An Americana Project—The Future of the Music and the Future of Making Music

Americana Project November 2015

“Without this class, school would suck.”  The relevance of public education to learning was lost to many of us, and it certainly seems this spirit is alive and well yet today.

The Americana Project is the class that doesn’t suck.  Six seasons ago, Pagosa Springs, Colorado, performing artist Bob Hemenger took his passion for music to the local school board and with moral and financial support from the community convinced them to invest in the arts, with a difference.  This elective course creates a space for about 15 students a year to explore the American Folk Arts, from diverse musical traditions to songwriting and performing to actually producing two or three events over the course of the school year.

Bob hemenger, Instructor and Sax Player

“This is about catching the kids who would be doing their own thing, but maybe wouldn’t do the usual music, choir or band,” said Hemenger.  The Pagosa Springs class is based on the project Brad Tisdel started in Sisters, Oregon (home of Sisters Folk Fest), and has grown from there.  Rather than a fixed curriculum, Hemenger guides the course based in part on the kids in the class, but also drawing on his experience in the music business, and opportunities to bring in local and touring artists.

Songs of the Fall

This year Pagosa Springs High School hosted touring artists who were also local. Stetson Adkisson grew up in Pagosa Springs and went off to Nashville, where he met the beautiful and talented Cia Cherryholmes, who earned Grammy nominations as part of her family’s Cherryhomes bluegrass band.  Today the couple perform acoustic music as Songs of the Fall, and call the mountains of Southwest Colorado home.

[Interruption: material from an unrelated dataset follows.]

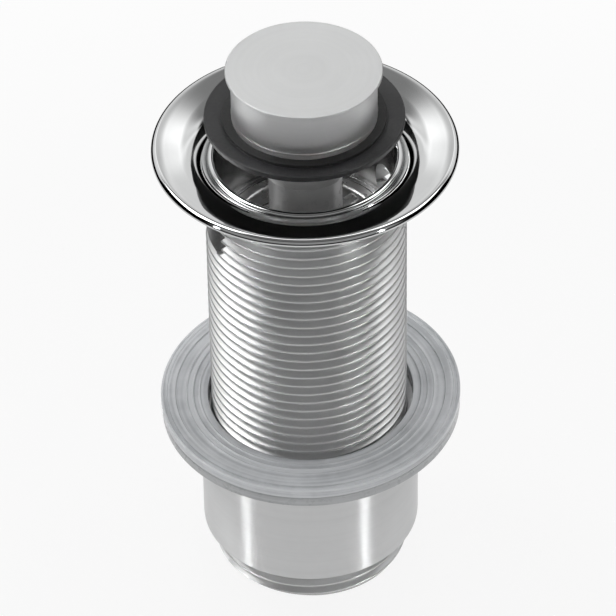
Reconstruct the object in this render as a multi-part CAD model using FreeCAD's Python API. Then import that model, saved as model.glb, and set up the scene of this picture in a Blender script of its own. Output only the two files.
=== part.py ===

Students of the Americana Project

Stetson may be the local kid made good, and Cia the Nashville Star, but the students of Pagosa Springs High School were the real stars of the Americana Project concert on election day, 3 November 2015.  The kids kicked off the concert. Regan Richardson played Uke, and Andrew Grant played an original piano piece which he said his father composed. Sydney Dreyer (of the quote above) played a folky cover on the guitar.  Allay, Izzy & Tristan performed a three-part harmony, and Swedish exchange student Alma Sigurdsson blew up the concert hall with a  powerful performance of “Almost is Never Enough”.

Stetson & Cia played to the students’ vibe.  They had spent the day at the school, visiting with the Americana Project class and performing for the student body, and the evening performance for the community felt a lot like a big house concert.  The duo opened with high energy acoustic originals featuring Cia’s boisterous banjo, then turned torch to twang with a cover of the Eurythmics’ 1983 hit “Sweet Dreams (Are Made of This)”.  Stetson also gave shout outs to the local Four Corners Folk and Bluegrass festivals, within sight of the high school up on Reservoir Hill each summer, and to The Turnpike Troubadours and this year’s self-titled release with a cover of “Diamonds and Gasoline”.  For the finale, the entire class came up on stage for a rousing rendition of the Carter Family classic “Will the Circle Be Unbroken”.

Stetson & Cia released an EP in 2012, and a Songs of the Fall CD in 2013 that still plays fresh.  At our local high school, the couple also shared a new song—Stetson said it was their first public performance, sharing a moving story of inspiration.  I didn’t quite catch the title.  It may be Lucky, or So Lucky, or So Damn Lucky to Be Alive.  Any way you sort of it, music fans are lucky for the artistry of Songs of the Fall, and the teachers and students of the Americana Project—the future of the music and the future of making music.